Start of Available data

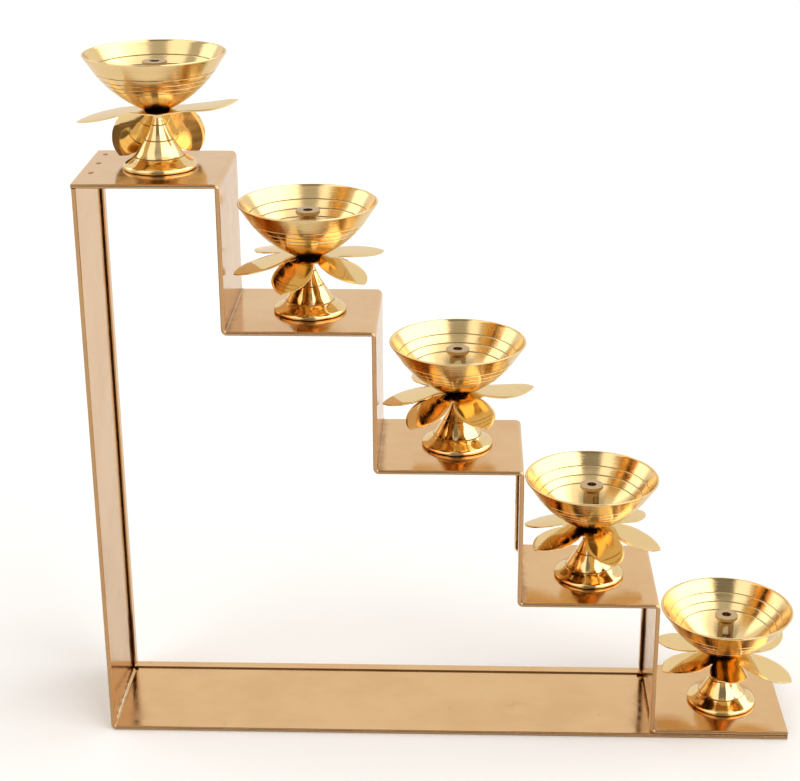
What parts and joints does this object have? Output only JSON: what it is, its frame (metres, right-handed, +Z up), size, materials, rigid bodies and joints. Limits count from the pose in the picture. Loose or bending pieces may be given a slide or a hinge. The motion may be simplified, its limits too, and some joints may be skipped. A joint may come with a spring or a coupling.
{
  "type": "stepped brass oil lamp stand",
  "caption": "Stepped brass stand of folded sheet, open front and back, with a lotus-petal oil lamp on each step: turned foot, petals, bowl and wick tube.",
  "frame": {"origin": "centre of the base's underside", "axes": "+Z up, +X along the steps from the tall wall down to the lowest step, +Y from the front to the back"},
  "size_m": [0.3864, 0.0849, 0.3775],
  "materials": {
    "stand_sheet": "polished sheet, softly brushed",
    "liner_sheet": "polished sheet, slightly stained",
    "rivet_brass": "hammered flat and polished over",
    "turned_brass": "lathe turned and polished",
    "petal_sheet": "polished thin sheet",
    "fastener_brass": "plain machined",
    "fastener_steel": "zinc plated"
  },
  "bodies": {
    "stand": {"stair_strip": "stand_sheet", "wall_base_strip": "stand_sheet", "base_liner": "liner_sheet", "seam_rivets": "rivet_brass"},
    "lamp_1": {"foot_1": "turned_brass", "stud_1": "fastener_brass", "rosette_1": "petal_sheet", "tread_screw_1": "fastener_steel", "tread_washer_1": "fastener_brass"},
    "oil_bowl_1": {"bowl_1": "turned_brass"},
    "wick_tube_1": {"wick_holder_1": "turned_brass"},
    "lamp_2": {"foot_2": "turned_brass", "stud_2": "fastener_brass", "rosette_2": "petal_sheet", "tread_screw_2": "fastener_steel", "tread_washer_2": "fastener_brass"},
    "oil_bowl_2": {"bowl_2": "turned_brass"},
    "wick_tube_2": {"wick_holder_2": "turned_brass"},
    "lamp_3": {"foot_3": "turned_brass", "stud_3": "fastener_brass", "rosette_3": "petal_sheet", "tread_screw_3": "fastener_steel", "tread_washer_3": "fastener_brass"},
    "oil_bowl_3": {"bowl_3": "turned_brass"},
    "wick_tube_3": {"wick_holder_3": "turned_brass"},
    "lamp_4": {"foot_4": "turned_brass", "stud_4": "fastener_brass", "rosette_4": "petal_sheet", "tread_screw_4": "fastener_steel", "tread_washer_4": "fastener_brass"},
    "oil_bowl_4": {"bowl_4": "turned_brass"},
    "wick_tube_4": {"wick_holder_4": "turned_brass"},
    "lamp_5": {"foot_5": "turned_brass", "stud_5": "fastener_brass", "rosette_5": "petal_sheet", "tread_screw_5": "fastener_steel", "tread_washer_5": "fastener_brass"},
    "oil_bowl_5": {"bowl_5": "turned_brass"},
    "wick_tube_5": {"wick_holder_5": "turned_brass"}
  },
  "joints": [
    {"name": "lamp_1_turn", "type": "hinge", "parent": "stand", "child": "lamp_1", "pos_m": [-0.1509, 0, 0.3178], "axis": [0, 0, 1], "continuous": true},
    {"name": "bowl_1_turn", "type": "hinge", "parent": "lamp_1", "child": "oil_bowl_1", "pos_m": [-0.1509, 0, 0.3484], "axis": [0, 0, 1], "continuous": true},
    {"name": "wick_holder_1_turn", "type": "hinge", "parent": "oil_bowl_1", "child": "wick_tube_1", "pos_m": [-0.1509, 0, 0.3494], "axis": [0, 0, 1], "continuous": true},
    {"name": "lamp_2_turn", "type": "hinge", "parent": "stand", "child": "lamp_2", "pos_m": [-0.0745, 0, 0.2398], "axis": [0, 0, 1], "range_deg": [-8, 28]},
    {"name": "bowl_2_turn", "type": "hinge", "parent": "lamp_2", "child": "oil_bowl_2", "pos_m": [-0.0745, 0, 0.2704], "axis": [0, 0, 1], "continuous": true},
    {"name": "wick_holder_2_turn", "type": "hinge", "parent": "oil_bowl_2", "child": "wick_tube_2", "pos_m": [-0.0745, 0, 0.2714], "axis": [0, 0, 1], "continuous": true},
    {"name": "lamp_3_turn", "type": "hinge", "parent": "stand", "child": "lamp_3", "pos_m": [0.0045, 0.002, 0.1623], "axis": [0, 0, 1], "range_deg": [-170, 45]},
    {"name": "bowl_3_turn", "type": "hinge", "parent": "lamp_3", "child": "oil_bowl_3", "pos_m": [0.0045, 0.002, 0.1929], "axis": [0, 0, 1], "continuous": true},
    {"name": "wick_holder_3_turn", "type": "hinge", "parent": "oil_bowl_3", "child": "wick_tube_3", "pos_m": [0.0045, 0.002, 0.1939], "axis": [0, 0, 1], "continuous": true},
    {"name": "lamp_4_turn", "type": "hinge", "parent": "stand", "child": "lamp_4", "pos_m": [0.07905, 0, 0.0838], "axis": [0, 0, 1], "range_deg": [-15, 7]},
    {"name": "bowl_4_turn", "type": "hinge", "parent": "lamp_4", "child": "oil_bowl_4", "pos_m": [0.07905, 0, 0.1144], "axis": [0, 0, 1], "continuous": true},
    {"name": "wick_holder_4_turn", "type": "hinge", "parent": "oil_bowl_4", "child": "wick_tube_4", "pos_m": [0.07905, 0, 0.1154], "axis": [0, 0, 1], "continuous": true},
    {"name": "lamp_5_turn", "type": "hinge", "parent": "stand", "child": "lamp_5", "pos_m": [0.15765, -0.002, 0.0048], "axis": [0, 0, 1], "range_deg": [-16, 18]},
    {"name": "bowl_5_turn", "type": "hinge", "parent": "lamp_5", "child": "oil_bowl_5", "pos_m": [0.15765, -0.002, 0.0354], "axis": [0, 0, 1], "continuous": true},
    {"name": "wick_holder_5_turn", "type": "hinge", "parent": "oil_bowl_5", "child": "wick_tube_5", "pos_m": [0.15765, -0.002, 0.0364], "axis": [0, 0, 1], "continuous": true}
  ]
}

End of Available data

All the data must be duplicated exactly, with nothing added or removed.

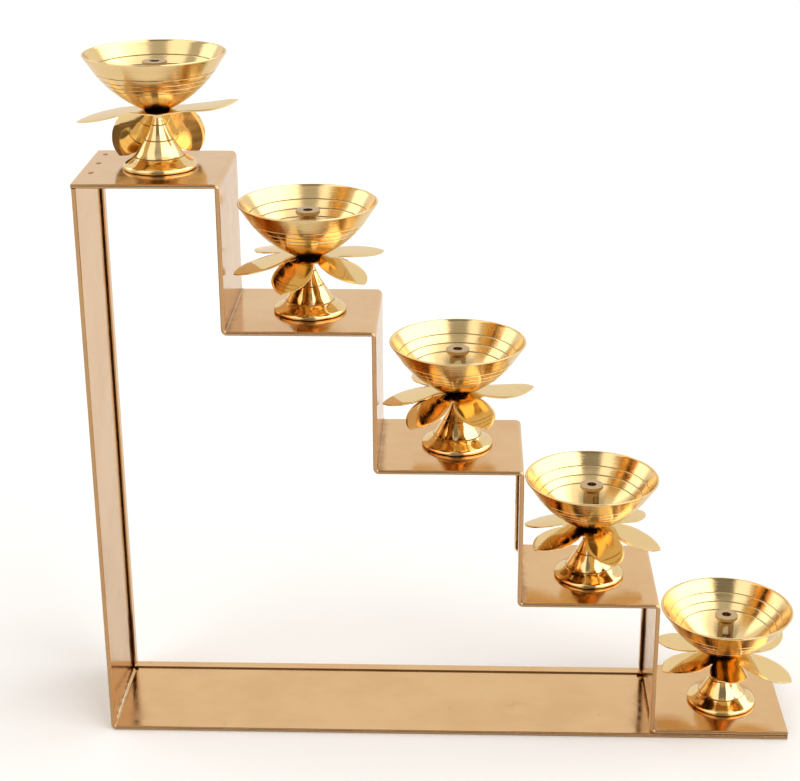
What parts and joints does this object have? Output only JSON: what it is, its frame (metres, right-handed, +Z up), size, materials, rigid bodies and joints. Limits count from the pose in the picture. Loose or bending pieces may be given a slide or a hinge. The motion may be simplified, its limits too, and some joints may be skipped. A joint may come with a spring or a coupling.
{
  "type": "stepped brass oil lamp stand",
  "caption": "Stepped brass stand of folded sheet, open front and back, with a lotus-petal oil lamp on each step: turned foot, petals, bowl and wick tube.",
  "frame": {"origin": "centre of the base's underside", "axes": "+Z up, +X along the steps from the tall wall down to the lowest step, +Y from the front to the back"},
  "size_m": [0.3864, 0.0849, 0.3775],
  "materials": {
    "stand_sheet": "polished sheet, softly brushed",
    "liner_sheet": "polished sheet, slightly stained",
    "rivet_brass": "hammered flat and polished over",
    "turned_brass": "lathe turned and polished",
    "petal_sheet": "polished thin sheet",
    "fastener_brass": "plain machined",
    "fastener_steel": "zinc plated"
  },
  "bodies": {
    "stand": {"stair_strip": "stand_sheet", "wall_base_strip": "stand_sheet", "base_liner": "liner_sheet", "seam_rivets": "rivet_brass"},
    "lamp_1": {"foot_1": "turned_brass", "stud_1": "fastener_brass", "rosette_1": "petal_sheet", "tread_screw_1": "fastener_steel", "tread_washer_1": "fastener_brass"},
    "oil_bowl_1": {"bowl_1": "turned_brass"},
    "wick_tube_1": {"wick_holder_1": "turned_brass"},
    "lamp_2": {"foot_2": "turned_brass", "stud_2": "fastener_brass", "rosette_2": "petal_sheet", "tread_screw_2": "fastener_steel", "tread_washer_2": "fastener_brass"},
    "oil_bowl_2": {"bowl_2": "turned_brass"},
    "wick_tube_2": {"wick_holder_2": "turned_brass"},
    "lamp_3": {"foot_3": "turned_brass", "stud_3": "fastener_brass", "rosette_3": "petal_sheet", "tread_screw_3": "fastener_steel", "tread_washer_3": "fastener_brass"},
    "oil_bowl_3": {"bowl_3": "turned_brass"},
    "wick_tube_3": {"wick_holder_3": "turned_brass"},
    "lamp_4": {"foot_4": "turned_brass", "stud_4": "fastener_brass", "rosette_4": "petal_sheet", "tread_screw_4": "fastener_steel", "tread_washer_4": "fastener_brass"},
    "oil_bowl_4": {"bowl_4": "turned_brass"},
    "wick_tube_4": {"wick_holder_4": "turned_brass"},
    "lamp_5": {"foot_5": "turned_brass", "stud_5": "fastener_brass", "rosette_5": "petal_sheet", "tread_screw_5": "fastener_steel", "tread_washer_5": "fastener_brass"},
    "oil_bowl_5": {"bowl_5": "turned_brass"},
    "wick_tube_5": {"wick_holder_5": "turned_brass"}
  },
  "joints": [
    {"name": "lamp_1_turn", "type": "hinge", "parent": "stand", "child": "lamp_1", "pos_m": [-0.1509, 0, 0.3178], "axis": [0, 0, 1], "continuous": true},
    {"name": "bowl_1_turn", "type": "hinge", "parent": "lamp_1", "child": "oil_bowl_1", "pos_m": [-0.1509, 0, 0.3484], "axis": [0, 0, 1], "continuous": true},
    {"name": "wick_holder_1_turn", "type": "hinge", "parent": "oil_bowl_1", "child": "wick_tube_1", "pos_m": [-0.1509, 0, 0.3494], "axis": [0, 0, 1], "continuous": true},
    {"name": "lamp_2_turn", "type": "hinge", "parent": "stand", "child": "lamp_2", "pos_m": [-0.0745, 0, 0.2398], "axis": [0, 0, 1], "range_deg": [-8, 28]},
    {"name": "bowl_2_turn", "type": "hinge", "parent": "lamp_2", "child": "oil_bowl_2", "pos_m": [-0.0745, 0, 0.2704], "axis": [0, 0, 1], "continuous": true},
    {"name": "wick_holder_2_turn", "type": "hinge", "parent": "oil_bowl_2", "child": "wick_tube_2", "pos_m": [-0.0745, 0, 0.2714], "axis": [0, 0, 1], "continuous": true},
    {"name": "lamp_3_turn", "type": "hinge", "parent": "stand", "child": "lamp_3", "pos_m": [0.0045, 0.002, 0.1623], "axis": [0, 0, 1], "range_deg": [-170, 45]},
    {"name": "bowl_3_turn", "type": "hinge", "parent": "lamp_3", "child": "oil_bowl_3", "pos_m": [0.0045, 0.002, 0.1929], "axis": [0, 0, 1], "continuous": true},
    {"name": "wick_holder_3_turn", "type": "hinge", "parent": "oil_bowl_3", "child": "wick_tube_3", "pos_m": [0.0045, 0.002, 0.1939], "axis": [0, 0, 1], "continuous": true},
    {"name": "lamp_4_turn", "type": "hinge", "parent": "stand", "child": "lamp_4", "pos_m": [0.07905, 0, 0.0838], "axis": [0, 0, 1], "range_deg": [-15, 7]},
    {"name": "bowl_4_turn", "type": "hinge", "parent": "lamp_4", "child": "oil_bowl_4", "pos_m": [0.07905, 0, 0.1144], "axis": [0, 0, 1], "continuous": true},
    {"name": "wick_holder_4_turn", "type": "hinge", "parent": "oil_bowl_4", "child": "wick_tube_4", "pos_m": [0.07905, 0, 0.1154], "axis": [0, 0, 1], "continuous": true},
    {"name": "lamp_5_turn", "type": "hinge", "parent": "stand", "child": "lamp_5", "pos_m": [0.15765, -0.002, 0.0048], "axis": [0, 0, 1], "range_deg": [-16, 18]},
    {"name": "bowl_5_turn", "type": "hinge", "parent": "lamp_5", "child": "oil_bowl_5", "pos_m": [0.15765, -0.002, 0.0354], "axis": [0, 0, 1], "continuous": true},
    {"name": "wick_holder_5_turn", "type": "hinge", "parent": "oil_bowl_5", "child": "wick_tube_5", "pos_m": [0.15765, -0.002, 0.0364], "axis": [0, 0, 1], "continuous": true}
  ]
}